Goal:
Quote precisely the run of lines opening with the line containing "pieces = [make_board(), make_glass(), make_pads()]" and closing with the line containing "for node in", and nothing else.

Data lines:
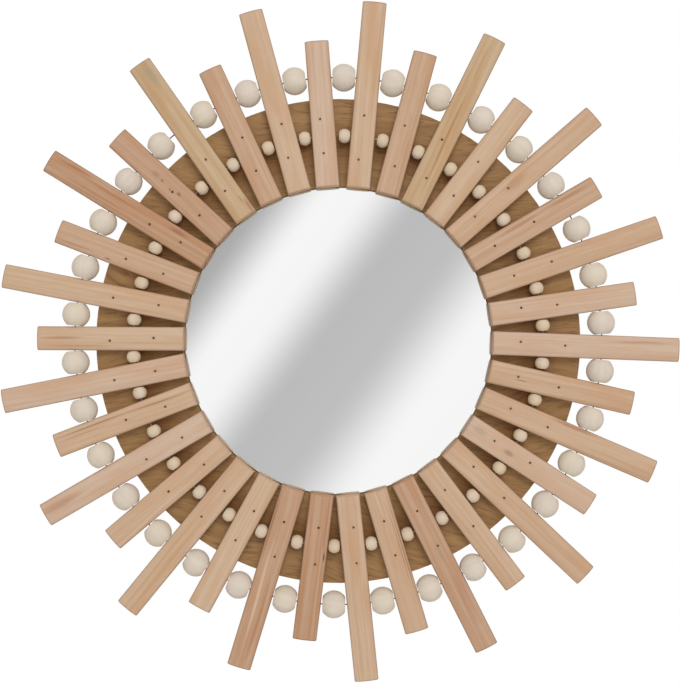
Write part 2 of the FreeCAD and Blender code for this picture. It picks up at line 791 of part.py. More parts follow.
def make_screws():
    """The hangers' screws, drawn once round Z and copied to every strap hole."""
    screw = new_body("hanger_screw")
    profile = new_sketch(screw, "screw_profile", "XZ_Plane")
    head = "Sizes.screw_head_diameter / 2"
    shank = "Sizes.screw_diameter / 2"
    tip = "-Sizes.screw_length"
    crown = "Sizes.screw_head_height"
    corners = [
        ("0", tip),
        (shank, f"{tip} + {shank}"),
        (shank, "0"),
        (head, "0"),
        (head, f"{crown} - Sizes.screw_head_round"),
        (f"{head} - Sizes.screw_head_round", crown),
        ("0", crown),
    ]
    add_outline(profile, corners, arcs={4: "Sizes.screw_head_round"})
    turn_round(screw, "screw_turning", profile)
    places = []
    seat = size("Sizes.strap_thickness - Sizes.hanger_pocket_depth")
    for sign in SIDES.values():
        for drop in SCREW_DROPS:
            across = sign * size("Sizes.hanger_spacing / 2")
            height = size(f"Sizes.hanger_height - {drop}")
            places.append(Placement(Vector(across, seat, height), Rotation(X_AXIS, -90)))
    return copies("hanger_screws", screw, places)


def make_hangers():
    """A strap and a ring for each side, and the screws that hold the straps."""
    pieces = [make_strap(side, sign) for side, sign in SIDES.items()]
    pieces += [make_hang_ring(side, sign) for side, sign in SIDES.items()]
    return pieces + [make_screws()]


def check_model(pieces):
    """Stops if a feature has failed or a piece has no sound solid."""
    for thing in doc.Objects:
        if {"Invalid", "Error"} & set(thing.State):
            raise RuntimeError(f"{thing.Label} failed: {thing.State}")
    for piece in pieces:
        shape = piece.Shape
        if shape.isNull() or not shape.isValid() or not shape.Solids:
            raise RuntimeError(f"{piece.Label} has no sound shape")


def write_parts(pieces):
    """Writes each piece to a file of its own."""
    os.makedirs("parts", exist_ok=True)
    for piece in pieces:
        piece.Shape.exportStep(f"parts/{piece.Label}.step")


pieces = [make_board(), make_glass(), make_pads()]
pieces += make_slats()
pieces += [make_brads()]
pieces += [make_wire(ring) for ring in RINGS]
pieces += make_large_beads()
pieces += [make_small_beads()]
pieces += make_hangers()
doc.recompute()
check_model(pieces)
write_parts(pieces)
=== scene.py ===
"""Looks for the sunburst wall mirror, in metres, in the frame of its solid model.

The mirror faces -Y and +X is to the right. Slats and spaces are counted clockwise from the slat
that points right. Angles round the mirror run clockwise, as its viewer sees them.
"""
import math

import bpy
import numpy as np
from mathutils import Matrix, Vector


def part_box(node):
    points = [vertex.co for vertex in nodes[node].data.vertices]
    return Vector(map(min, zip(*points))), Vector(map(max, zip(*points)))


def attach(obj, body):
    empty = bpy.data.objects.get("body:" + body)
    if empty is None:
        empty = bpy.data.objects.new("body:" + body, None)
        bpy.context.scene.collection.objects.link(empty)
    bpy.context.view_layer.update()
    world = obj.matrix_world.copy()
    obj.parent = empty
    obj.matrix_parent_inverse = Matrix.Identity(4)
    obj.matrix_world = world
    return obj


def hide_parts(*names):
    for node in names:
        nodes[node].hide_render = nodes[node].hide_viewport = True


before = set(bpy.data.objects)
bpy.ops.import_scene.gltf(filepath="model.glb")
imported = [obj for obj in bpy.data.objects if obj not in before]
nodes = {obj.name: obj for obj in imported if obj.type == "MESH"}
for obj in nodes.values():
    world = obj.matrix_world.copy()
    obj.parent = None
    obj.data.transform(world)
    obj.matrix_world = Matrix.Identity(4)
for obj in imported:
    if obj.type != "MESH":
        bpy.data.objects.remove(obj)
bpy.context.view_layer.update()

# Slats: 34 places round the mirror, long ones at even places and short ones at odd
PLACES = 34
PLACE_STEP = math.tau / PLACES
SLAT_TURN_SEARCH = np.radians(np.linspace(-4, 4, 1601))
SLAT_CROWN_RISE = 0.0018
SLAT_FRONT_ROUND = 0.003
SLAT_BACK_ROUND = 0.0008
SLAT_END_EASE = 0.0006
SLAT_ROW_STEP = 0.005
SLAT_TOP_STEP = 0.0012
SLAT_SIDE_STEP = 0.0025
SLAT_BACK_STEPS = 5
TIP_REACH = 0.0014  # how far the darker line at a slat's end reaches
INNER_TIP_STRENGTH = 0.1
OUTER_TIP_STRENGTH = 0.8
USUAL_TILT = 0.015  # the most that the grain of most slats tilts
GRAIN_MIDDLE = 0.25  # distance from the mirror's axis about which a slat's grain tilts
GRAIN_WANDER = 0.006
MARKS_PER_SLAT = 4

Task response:
pieces = [make_board(), make_glass(), make_pads()]
pieces += make_slats()
pieces += [make_brads()]
pieces += [make_wire(ring) for ring in RINGS]
pieces += make_large_beads()
pieces += [make_small_beads()]
pieces += make_hangers()
doc.recompute()
check_model(pieces)
write_parts(pieces)
=== scene.py ===
"""Looks for the sunburst wall mirror, in metres, in the frame of its solid model.

The mirror faces -Y and +X is to the right. Slats and spaces are counted clockwise from the slat
that points right. Angles round the mirror run clockwise, as its viewer sees them.
"""
import math

import bpy
import numpy as np
from mathutils import Matrix, Vector


def part_box(node):
    points = [vertex.co for vertex in nodes[node].data.vertices]
    return Vector(map(min, zip(*points))), Vector(map(max, zip(*points)))


def attach(obj, body):
    empty = bpy.data.objects.get("body:" + body)
    if empty is None:
        empty = bpy.data.objects.new("body:" + body, None)
        bpy.context.scene.collection.objects.link(empty)
    bpy.context.view_layer.update()
    world = obj.matrix_world.copy()
    obj.parent = empty
    obj.matrix_parent_inverse = Matrix.Identity(4)
    obj.matrix_world = world
    return obj


def hide_parts(*names):
    for node in names:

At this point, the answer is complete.